State only the number of lines that contain the string "FreeCAD".

★ ★ ★

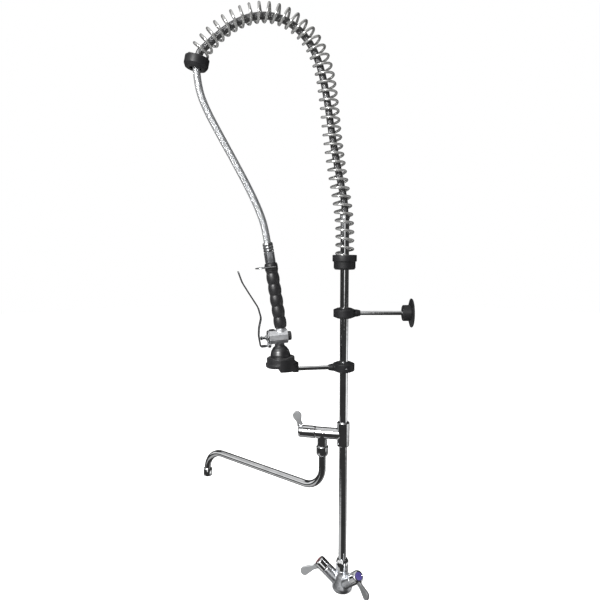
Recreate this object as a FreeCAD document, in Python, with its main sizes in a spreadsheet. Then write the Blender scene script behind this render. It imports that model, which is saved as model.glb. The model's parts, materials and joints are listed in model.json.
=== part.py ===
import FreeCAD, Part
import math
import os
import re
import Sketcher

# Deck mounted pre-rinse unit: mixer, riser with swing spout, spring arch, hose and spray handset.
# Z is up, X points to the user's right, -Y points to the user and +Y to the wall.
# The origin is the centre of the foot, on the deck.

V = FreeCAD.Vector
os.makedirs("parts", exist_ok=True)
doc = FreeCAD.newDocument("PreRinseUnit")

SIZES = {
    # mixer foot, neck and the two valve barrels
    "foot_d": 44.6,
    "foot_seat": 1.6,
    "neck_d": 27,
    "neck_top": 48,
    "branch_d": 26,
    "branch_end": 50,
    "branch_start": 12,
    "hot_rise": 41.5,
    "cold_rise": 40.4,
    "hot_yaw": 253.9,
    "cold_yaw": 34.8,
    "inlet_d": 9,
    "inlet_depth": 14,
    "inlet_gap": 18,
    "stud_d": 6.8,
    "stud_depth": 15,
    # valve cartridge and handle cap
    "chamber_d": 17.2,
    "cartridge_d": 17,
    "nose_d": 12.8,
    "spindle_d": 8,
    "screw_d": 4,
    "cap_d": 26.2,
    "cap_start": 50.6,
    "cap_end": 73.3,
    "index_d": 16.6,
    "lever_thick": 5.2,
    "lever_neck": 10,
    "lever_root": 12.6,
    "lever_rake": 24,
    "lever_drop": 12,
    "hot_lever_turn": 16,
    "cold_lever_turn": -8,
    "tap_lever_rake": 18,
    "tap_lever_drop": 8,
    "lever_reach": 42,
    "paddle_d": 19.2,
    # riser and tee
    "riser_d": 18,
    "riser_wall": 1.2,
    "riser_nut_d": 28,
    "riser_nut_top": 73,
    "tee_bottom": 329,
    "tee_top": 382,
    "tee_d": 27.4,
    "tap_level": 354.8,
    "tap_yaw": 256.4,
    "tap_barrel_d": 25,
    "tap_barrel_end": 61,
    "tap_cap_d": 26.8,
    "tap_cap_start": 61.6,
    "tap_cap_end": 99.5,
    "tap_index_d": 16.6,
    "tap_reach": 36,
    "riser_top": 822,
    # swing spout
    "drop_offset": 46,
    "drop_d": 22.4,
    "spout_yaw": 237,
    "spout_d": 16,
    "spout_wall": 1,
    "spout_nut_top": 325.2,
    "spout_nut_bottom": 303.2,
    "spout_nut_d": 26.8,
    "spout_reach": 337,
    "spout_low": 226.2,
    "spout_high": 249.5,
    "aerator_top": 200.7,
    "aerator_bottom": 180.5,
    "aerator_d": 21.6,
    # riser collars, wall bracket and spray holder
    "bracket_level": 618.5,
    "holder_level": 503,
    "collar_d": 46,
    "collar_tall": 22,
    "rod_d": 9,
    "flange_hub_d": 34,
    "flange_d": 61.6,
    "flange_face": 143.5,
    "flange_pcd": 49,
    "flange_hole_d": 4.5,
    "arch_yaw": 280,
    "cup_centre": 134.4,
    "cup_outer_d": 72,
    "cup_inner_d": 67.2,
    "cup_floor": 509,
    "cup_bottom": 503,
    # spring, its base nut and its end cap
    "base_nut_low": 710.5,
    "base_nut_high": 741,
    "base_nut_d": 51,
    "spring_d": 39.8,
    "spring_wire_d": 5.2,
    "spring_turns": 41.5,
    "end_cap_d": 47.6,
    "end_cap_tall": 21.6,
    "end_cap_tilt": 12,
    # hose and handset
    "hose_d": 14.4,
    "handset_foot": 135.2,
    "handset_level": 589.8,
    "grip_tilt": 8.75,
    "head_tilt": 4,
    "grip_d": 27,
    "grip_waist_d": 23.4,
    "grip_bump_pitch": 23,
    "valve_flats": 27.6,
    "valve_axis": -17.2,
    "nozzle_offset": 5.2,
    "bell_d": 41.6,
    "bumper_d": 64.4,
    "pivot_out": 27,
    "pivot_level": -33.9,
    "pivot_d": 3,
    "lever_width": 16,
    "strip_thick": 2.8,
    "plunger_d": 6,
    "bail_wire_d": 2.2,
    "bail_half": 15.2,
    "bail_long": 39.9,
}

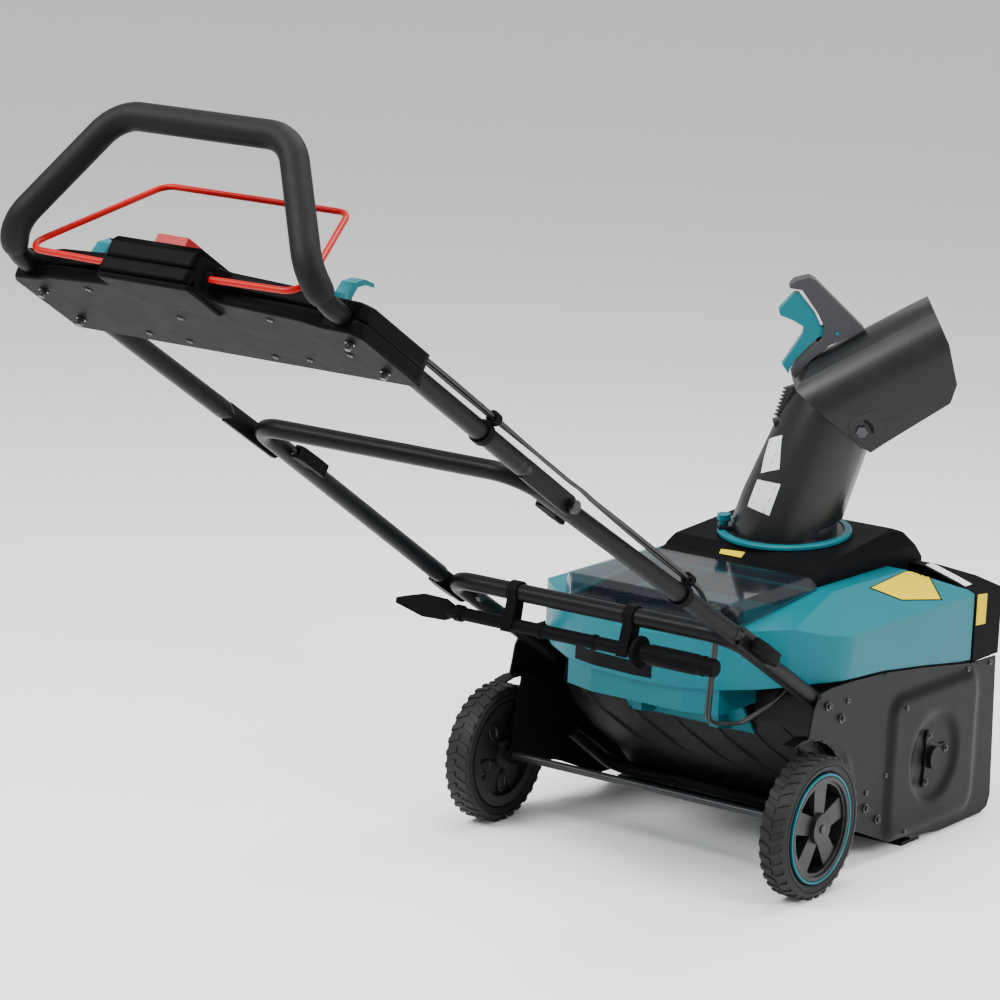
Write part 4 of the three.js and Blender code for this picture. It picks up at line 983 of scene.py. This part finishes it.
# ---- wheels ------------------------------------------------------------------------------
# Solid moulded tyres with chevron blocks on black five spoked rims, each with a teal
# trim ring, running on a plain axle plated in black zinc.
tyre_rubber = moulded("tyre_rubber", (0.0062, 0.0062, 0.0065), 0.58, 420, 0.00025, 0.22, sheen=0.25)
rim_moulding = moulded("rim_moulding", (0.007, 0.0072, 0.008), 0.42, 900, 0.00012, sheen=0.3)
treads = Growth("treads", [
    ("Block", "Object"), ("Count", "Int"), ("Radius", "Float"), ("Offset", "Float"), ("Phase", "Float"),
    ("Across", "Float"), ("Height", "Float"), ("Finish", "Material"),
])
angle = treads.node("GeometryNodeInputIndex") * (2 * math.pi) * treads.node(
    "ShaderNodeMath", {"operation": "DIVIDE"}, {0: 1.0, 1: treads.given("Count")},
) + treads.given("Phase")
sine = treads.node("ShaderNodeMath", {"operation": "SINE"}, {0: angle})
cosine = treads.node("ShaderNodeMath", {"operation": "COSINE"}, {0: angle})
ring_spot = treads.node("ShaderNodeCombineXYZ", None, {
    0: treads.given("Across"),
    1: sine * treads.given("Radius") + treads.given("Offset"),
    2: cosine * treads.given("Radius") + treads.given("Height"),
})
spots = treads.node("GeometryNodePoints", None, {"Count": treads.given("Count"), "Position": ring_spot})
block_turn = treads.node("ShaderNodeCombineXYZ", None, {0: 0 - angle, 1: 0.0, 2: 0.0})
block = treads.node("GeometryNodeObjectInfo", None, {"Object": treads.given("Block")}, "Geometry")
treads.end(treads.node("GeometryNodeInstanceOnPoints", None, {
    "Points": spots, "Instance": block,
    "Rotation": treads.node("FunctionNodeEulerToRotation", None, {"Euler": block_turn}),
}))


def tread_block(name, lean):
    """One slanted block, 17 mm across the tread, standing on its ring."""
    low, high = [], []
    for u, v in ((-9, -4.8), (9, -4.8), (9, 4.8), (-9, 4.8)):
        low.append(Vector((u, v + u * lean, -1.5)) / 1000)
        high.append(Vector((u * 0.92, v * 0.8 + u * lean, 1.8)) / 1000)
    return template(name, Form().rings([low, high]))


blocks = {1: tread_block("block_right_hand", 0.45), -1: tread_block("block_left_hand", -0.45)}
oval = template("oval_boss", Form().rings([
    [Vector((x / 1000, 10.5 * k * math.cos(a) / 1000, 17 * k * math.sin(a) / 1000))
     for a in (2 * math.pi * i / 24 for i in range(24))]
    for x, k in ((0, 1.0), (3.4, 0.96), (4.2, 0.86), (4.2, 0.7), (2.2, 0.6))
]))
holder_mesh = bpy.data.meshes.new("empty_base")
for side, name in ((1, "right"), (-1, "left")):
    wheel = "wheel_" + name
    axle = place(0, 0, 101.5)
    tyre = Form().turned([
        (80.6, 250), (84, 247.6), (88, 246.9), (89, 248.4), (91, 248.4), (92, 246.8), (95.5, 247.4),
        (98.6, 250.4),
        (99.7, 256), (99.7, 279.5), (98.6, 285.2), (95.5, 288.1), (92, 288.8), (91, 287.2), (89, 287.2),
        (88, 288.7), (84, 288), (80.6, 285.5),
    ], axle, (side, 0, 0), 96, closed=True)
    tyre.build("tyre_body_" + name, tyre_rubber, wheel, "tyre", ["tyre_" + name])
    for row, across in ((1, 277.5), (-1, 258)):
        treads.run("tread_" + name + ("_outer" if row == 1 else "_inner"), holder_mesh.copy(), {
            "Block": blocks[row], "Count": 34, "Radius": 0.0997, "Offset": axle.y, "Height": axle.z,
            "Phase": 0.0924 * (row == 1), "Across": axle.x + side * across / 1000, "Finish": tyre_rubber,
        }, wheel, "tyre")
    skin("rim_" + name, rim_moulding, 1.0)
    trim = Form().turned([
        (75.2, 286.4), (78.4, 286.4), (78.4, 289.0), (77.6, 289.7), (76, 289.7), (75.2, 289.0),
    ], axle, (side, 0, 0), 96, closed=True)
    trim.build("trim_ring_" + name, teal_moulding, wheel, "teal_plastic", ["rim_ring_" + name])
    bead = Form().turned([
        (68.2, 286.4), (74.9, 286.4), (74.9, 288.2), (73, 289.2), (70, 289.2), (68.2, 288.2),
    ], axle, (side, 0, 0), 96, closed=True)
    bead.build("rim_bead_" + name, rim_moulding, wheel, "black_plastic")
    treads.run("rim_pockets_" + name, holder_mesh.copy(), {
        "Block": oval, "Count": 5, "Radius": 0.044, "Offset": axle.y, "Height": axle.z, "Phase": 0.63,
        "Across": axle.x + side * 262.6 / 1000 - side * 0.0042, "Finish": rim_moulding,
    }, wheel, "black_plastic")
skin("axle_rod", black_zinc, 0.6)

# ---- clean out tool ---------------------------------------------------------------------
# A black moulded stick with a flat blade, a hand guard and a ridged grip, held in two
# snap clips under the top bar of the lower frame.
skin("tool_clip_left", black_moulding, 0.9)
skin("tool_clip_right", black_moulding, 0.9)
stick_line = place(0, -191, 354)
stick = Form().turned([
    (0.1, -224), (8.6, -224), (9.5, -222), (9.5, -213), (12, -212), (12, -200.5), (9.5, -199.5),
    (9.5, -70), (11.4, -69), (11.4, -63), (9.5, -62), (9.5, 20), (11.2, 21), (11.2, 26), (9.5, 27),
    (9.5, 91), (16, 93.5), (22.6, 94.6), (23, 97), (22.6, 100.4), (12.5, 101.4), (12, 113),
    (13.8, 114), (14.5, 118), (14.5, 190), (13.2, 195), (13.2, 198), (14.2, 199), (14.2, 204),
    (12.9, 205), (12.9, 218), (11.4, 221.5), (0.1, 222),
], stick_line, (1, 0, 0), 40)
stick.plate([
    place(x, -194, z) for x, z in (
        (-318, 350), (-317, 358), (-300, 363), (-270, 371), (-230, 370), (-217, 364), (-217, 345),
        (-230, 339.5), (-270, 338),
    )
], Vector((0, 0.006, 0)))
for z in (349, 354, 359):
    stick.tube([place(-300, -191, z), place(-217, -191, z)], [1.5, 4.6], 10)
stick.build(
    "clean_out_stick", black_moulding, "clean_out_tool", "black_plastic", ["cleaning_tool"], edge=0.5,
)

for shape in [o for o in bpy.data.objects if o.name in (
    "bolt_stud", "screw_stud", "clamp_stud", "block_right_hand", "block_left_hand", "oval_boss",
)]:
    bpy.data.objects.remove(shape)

★ ★ ★

EXERCISE RESULT> 4